Undoing DOMA is still working its way through the courts, and once it does, along with the overturning of California’s Prop 8, the dam will burst.  Equal protection – the proper grounds on which to attack these discriminatory laws and state amendments – will win out.

It’s the right thing to do.  And it will be done.

Republican Racism 2

(repurposed from a Facebook post)

There have been repeated Facebook postings (and deletions) of a certain, highly racist, anti-President Obama sticker on a car of late.

I don’t need to see it again, though I do feel it’s been useful in that it points out a very real problem underlying much, though admittedly not all, of the Republican opposition to the President: RACISM.

And I can’t help but believe that since we do not see many explicit public disavowals or condemnations of such things from Republican candidates or party leadership, that they really don’t mind the expression of such racist sentiments by members and supporters of their party. In fact, I suspect they find them a useful rallying point to some extent.

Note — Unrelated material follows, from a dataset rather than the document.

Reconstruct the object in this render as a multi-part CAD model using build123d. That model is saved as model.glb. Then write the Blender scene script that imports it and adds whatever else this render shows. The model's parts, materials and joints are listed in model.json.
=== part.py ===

Sincere opposition on principle I can understand, even though I disagree with it. Opposition underpinned by racism, or reinforced by racist expression, has no place in America.

So how about it, Republican candidates and leaders? Do you have the courage to publicly disavow and condemn these things? Do you have the courage to demand that your supporters stop such things?

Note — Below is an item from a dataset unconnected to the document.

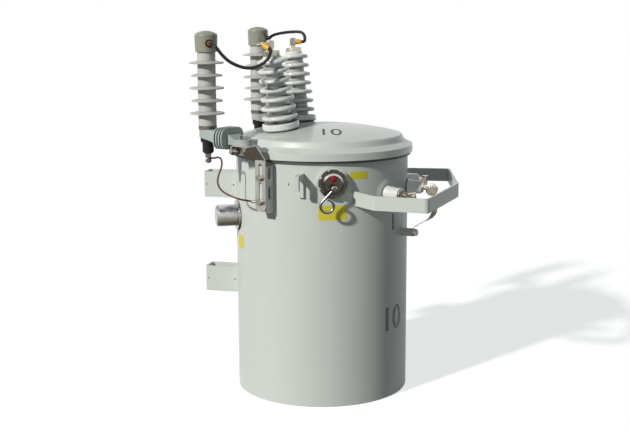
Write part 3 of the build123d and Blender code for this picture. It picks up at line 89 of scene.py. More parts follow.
def make_camera():
    data = bpy.data.cameras.new("camera")
    data.lens = CAMERA_LENS
    data.sensor_width = CAMERA_SENSOR
    data.clip_end = CAMERA_REACH
    camera = bpy.data.objects.new("camera", data)
    bpy.context.collection.objects.link(camera)
    camera.location = CAMERA_PLACE
    look = CAMERA_LOOK.normalized()
    right = look.cross(UPRIGHT).normalized()
    up = right.cross(look)
    turned_right = right * math.cos(CAMERA_ROLL) - up * math.sin(CAMERA_ROLL)
    turned_up = right * math.sin(CAMERA_ROLL) + up * math.cos(CAMERA_ROLL)
    axes = Matrix((turned_right, turned_up, -look)).transposed()
    camera.rotation_mode = "QUATERNION"
    camera.rotation_quaternion = axes.to_quaternion()
    bpy.context.scene.camera = camera


def make_lights():
    data = bpy.data.lights.new("sun", "SUN")
    data.energy = SUN_STRENGTH
    data.angle = SUN_SOFTNESS
    data.color = SUN_COLOUR
    sun = bpy.data.objects.new("sun", data)
    bpy.context.collection.objects.link(sun)
    sun.rotation_mode = "QUATERNION"
    sun.rotation_quaternion = SUN_TRAVEL.to_track_quat("-Z", "Y")


class Nodes:
    """Adds and links the nodes of one shader."""

    def __init__(self, tree):
        self.tree = tree
        tree.nodes.clear()

    def feed(self, socket, value):
        """Link another node's output to the socket, or set the socket to a plain value."""
        if isinstance(value, bpy.types.NodeSocket):
            self.tree.links.new(value, socket)
        else:
            socket.default_value = value

    def add(self, kind, *values, **named):
        """New node: named values go to its settings or sockets, the others to its first sockets."""
        node = self.tree.nodes.new("ShaderNode" + kind)
        for name, value in named.items():
            if hasattr(node, name):
                setattr(node, name, value)
            else:
                self.feed(node.inputs[name.replace("_", " ")], value)
        for socket, value in zip(node.inputs, values):
            self.feed(socket, value)
        return node

    def remap(self, value, low, high, start=0.0, end=1.0):
        """Output that goes from low to high while the value goes from start to end."""
        node = self.add("MapRange", Value=value, From_Min=start, From_Max=end,
                        To_Min=low, To_Max=high)
        return node.outputs["Result"]

    def blend(self, share, first, second, how="MIX"):
        """Two colours brought together."""
        node = self.add("Mix", share, data_type="RGBA", blend_type=how)
        self.feed(node.inputs[MIX_FIRST], first)
        self.feed(node.inputs[MIX_SECOND], second)
        return node.outputs[MIX_RESULT]

    def seen_directly(self):
        """1 for rays from the camera and through or off shiny things, 0 for light on things."""
        path = self.add("LightPath")
        share = path.outputs["Is Camera Ray"]
        for other in ("Is Glossy Ray", "Is Transmission Ray"):
            share = self.add("Math", share, path.outputs[other], operation="MAXIMUM").outputs[0]
        return share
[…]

Glenn Greenwald – now worse than ever! Reply

Salon’s pet Libertarian, Glenn Greenwald, has made even more of an ass of himself than before.

I know, I know, it hardly seems possible.   Facts have a nasty way of trashing suppositions, though, and this time he did.

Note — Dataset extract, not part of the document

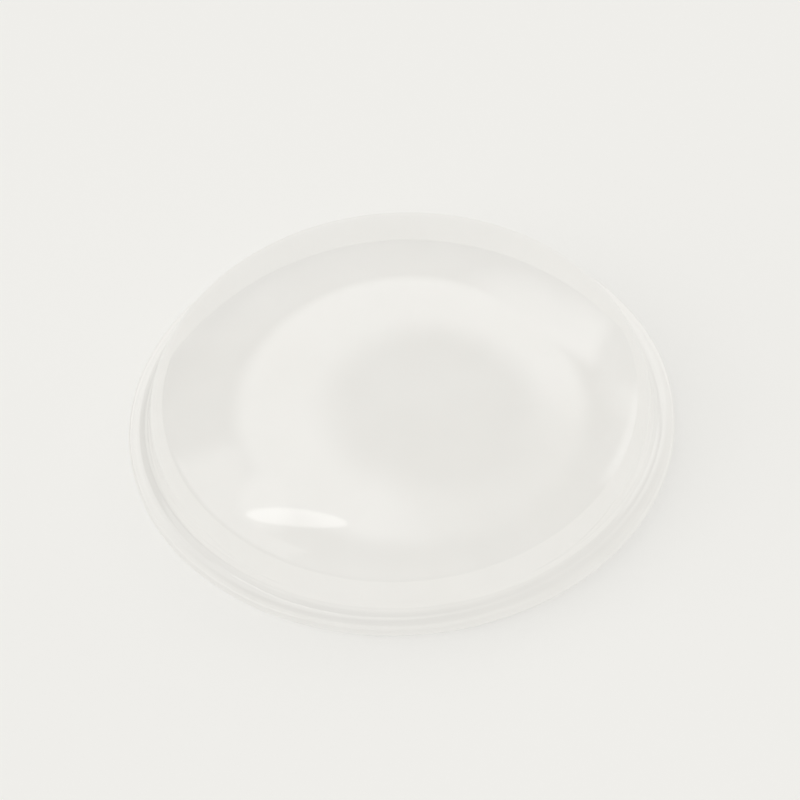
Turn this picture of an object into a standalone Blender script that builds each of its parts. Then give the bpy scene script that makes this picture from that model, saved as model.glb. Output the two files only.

Greenwald went so far as to claim that supporters of President Obama would literally excuse him for committing forcible rape, even against a nun.

Yes, you read that right.

Let’s leave aside for the moment that this first requires us to believe that President Obama would do something so heinous.  The suspension of disbelief that alone requires, straining credulity as it does, has to be left alone for the moment to carry Greenwald’s latest burst of insanity just a bit further.

I can safely presume everyone reading this had a mother.  I know I did.  I have a sister, and there is a woman in my life I love very deeply.

To presume that I can leave those aside and rationalize a hypothetical crime of violence even against an abstracted nun in order to continue to support President Obama is a contortion of imagination that defies…well, imagination.

Greenwald’s loathsome nonsense has been annoying and offensive before.  This, though, is an affront to every norm of civilized discourse, and it’s time for him to go.

I’ve written Salon’s management insisting they publicly fire him.  I know it won’t happen, they like the page views his libertarian fanbois bring them far too much to let something so inconvenient as using images of forcible rape as discussion fodder dissuade them from publishing his repellent screeds.

I have only one more message for Greenwald:

We Live in a Society, Not an Economy 2

This planet has – or rather had – a problem, which was this:  most of the people living on it were unhappy for pretty much of the time.  Many solutions were suggested for this problem, but most of these were largely concerned with the movements of small green pieces of paper, which is odd because on the whole it wasn’t the small green pieces of paper that were unhappy. 

–Douglas Adams

 

We have a problem, and calling Houston won’t help.

Everywhere today we hear all manner of talk about what we must do for the sake of the economy.

With fingers left over to make change, I can count how many times I hear what we must do for the sake of our society.

Now, in the bloggular equivalent of a TV series “clip show”, let’s look at something I wrote a while ago…

We live in a society.  An economy is just a component of that society, and those who confuse the two shortchange not only this society, they also shortchange themselves.

Our fundamental mistake is that we confuse the part with the whole.

Not even close.

How can we justify starving children?  How can we rationalize someone, even Ron Paul’s 2008 campaign adviser, dying of a lack of health care?  How can we excuse, even briefly, the notion that in a country that is so wealthy, we must maltreat and marginalize some people so that the most well-off can have even more?

In that same essay, I put it thus:

Or we can set about reclaiming the concept of a public good, redefining ourselves in terms of a society rather than simply an economy, and relegating all religious discussion to its rightful place in the private sphere. 

Something to work for, don’t you think? 

What if that goal was even such a simple notion as that there is no good reason for anyone to have to go to bed hungry, or to not have a bed to go hungry to, or even a roof overhead?  That there is no good reason for a child to grow to adulthood unschooled?  That everyone having basic health care is a huge social positive in many more ways than there are room to list here? 

Note here, and note well, readers, that I am not for one moment claiming that everyone has the same innate abilities and that there is some moral failing at the root of the shortfalls in the lives of the less fortunate.  I do claim that wisdom and true self-interest (as opposed to the Ayn Rand counterfeit so many “Libertarians” claim) brings with it the realization that we all benefit when no one among us is hungry, or uneducated, or ill, or unhoused.

Anything else is immoral.

So, what are we to do about this?

I’ll explore these questions at my usual slow-writing pace.  For now, it’s time to leave you with one more quote from that earlier piece:

There are two main possible directions for the future.  One is to continue along the increasing corporatization of America, until we begin to resemble something akin to an electronicized feudal state, where ownership of most of the economy is concentrated in the hands of a very few, with the great numbers of people having almost no say or stake in anything.  This is the Libertarians’ ideal, of course, though many of their adherents are foolish enough to believe that they’ll be on the ownership side of the fence.

That won’t happen, of course.  Cannon fodder remains outside.  Always has, always will.